En ce qui concerne la légalité interne :
S’agissant de la directive 2005/29/CE du 11 mai 2005 :
- Les dispositions des articles L. 111-7 et L. 111-7-2 du code de la consommation, dont les conditions d’application ont été précisées par les décrets n° 2017-1434, n° 2017-1435 et n° 17-1436 du 27 septembre 2017 modifiant les dispositions des articles D. 111-6 à D. 111-10 et créant les articles D. 111-10 à D. 111-19 du code de la consommation, visent seulement à renforcer les obligations d’information des opérateurs de plateformes numériques et n’ont pas pour objet d’interdire de manière générale des pratiques commerciales déloyales au sens de la directive 2005/29/CE du Parlement européen et du Conseil du 11 mai 2005 relative aux pratiques commerciales déloyales des entreprises vis-à-vis des consommateurs dans le marché intérieur. Par suite, le moyen tiré de la méconnaissance des dispositions de cette directive doit en tout état de cause être écarté.

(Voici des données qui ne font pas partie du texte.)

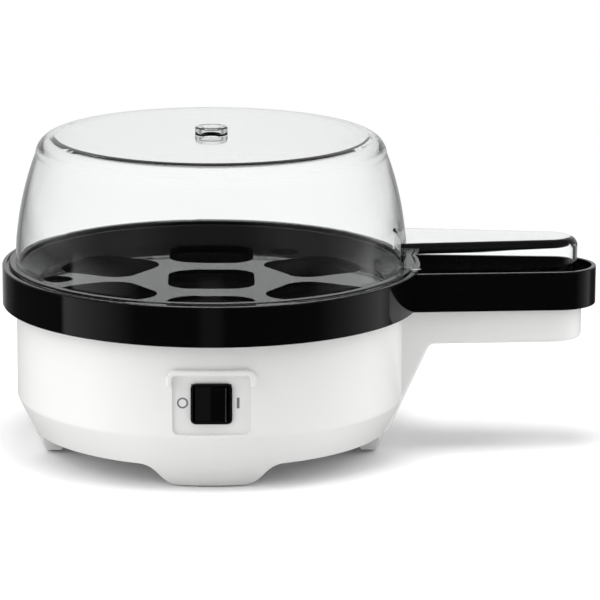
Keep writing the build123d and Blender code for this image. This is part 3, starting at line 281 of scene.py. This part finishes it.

S’agissant du principe de légalité des délits et des peines :
- Le principe de légalité des délits et des peines, qui s’étend à toute sanction ayant le caractère d’une punition, fait obstacle à ce que l’administration inflige une sanction si, à la date des faits litigieux, la règle en cause n’est pas suffisamment claire, de sorte qu’il n’apparaît pas de façon raisonnablement prévisible par les professionnels concernés que le comportement litigieux est susceptible d’être sanctionné.
- En premier lieu, aux termes de l’article D. 111-13 du code de la consommation : ” Sans préjudice des obligations d’information prévues aux articles L. 221-5 et L. 222-5 applicables aux vendeurs à distance de produits et de services, toute personne exerçant l’activité mentionnée au neuvième alinéa de l’article L. 111-7 fait apparaître, de manière lisible et compréhensible, à proximité de chaque offre de produit ou de services dont elle propose la comparaison, les informations suivantes : / 1° Les caractéristiques essentielles du bien ou du service ; / 2° Le prix total à payer par le consommateur () “.
- D’une part, compte tenu de l’importance objective d’une telle prestation dans une offre hôtelière, de la part non-négligeable qu’elle est susceptible de représenter dans son prix total et de ce qu’elle est très fréquemment un critère du choix des voyageurs, la société requérante n’est pas fondée à soutenir qu’elle ne pouvait raisonnablement prévoir que l’inclusion ou non du petit déjeuner constituait l’une des caractéristiques essentielles d’une prestation hôtelière au sens des dispositions précitées du 1° de l’article D. 111-13 du code de la consommation.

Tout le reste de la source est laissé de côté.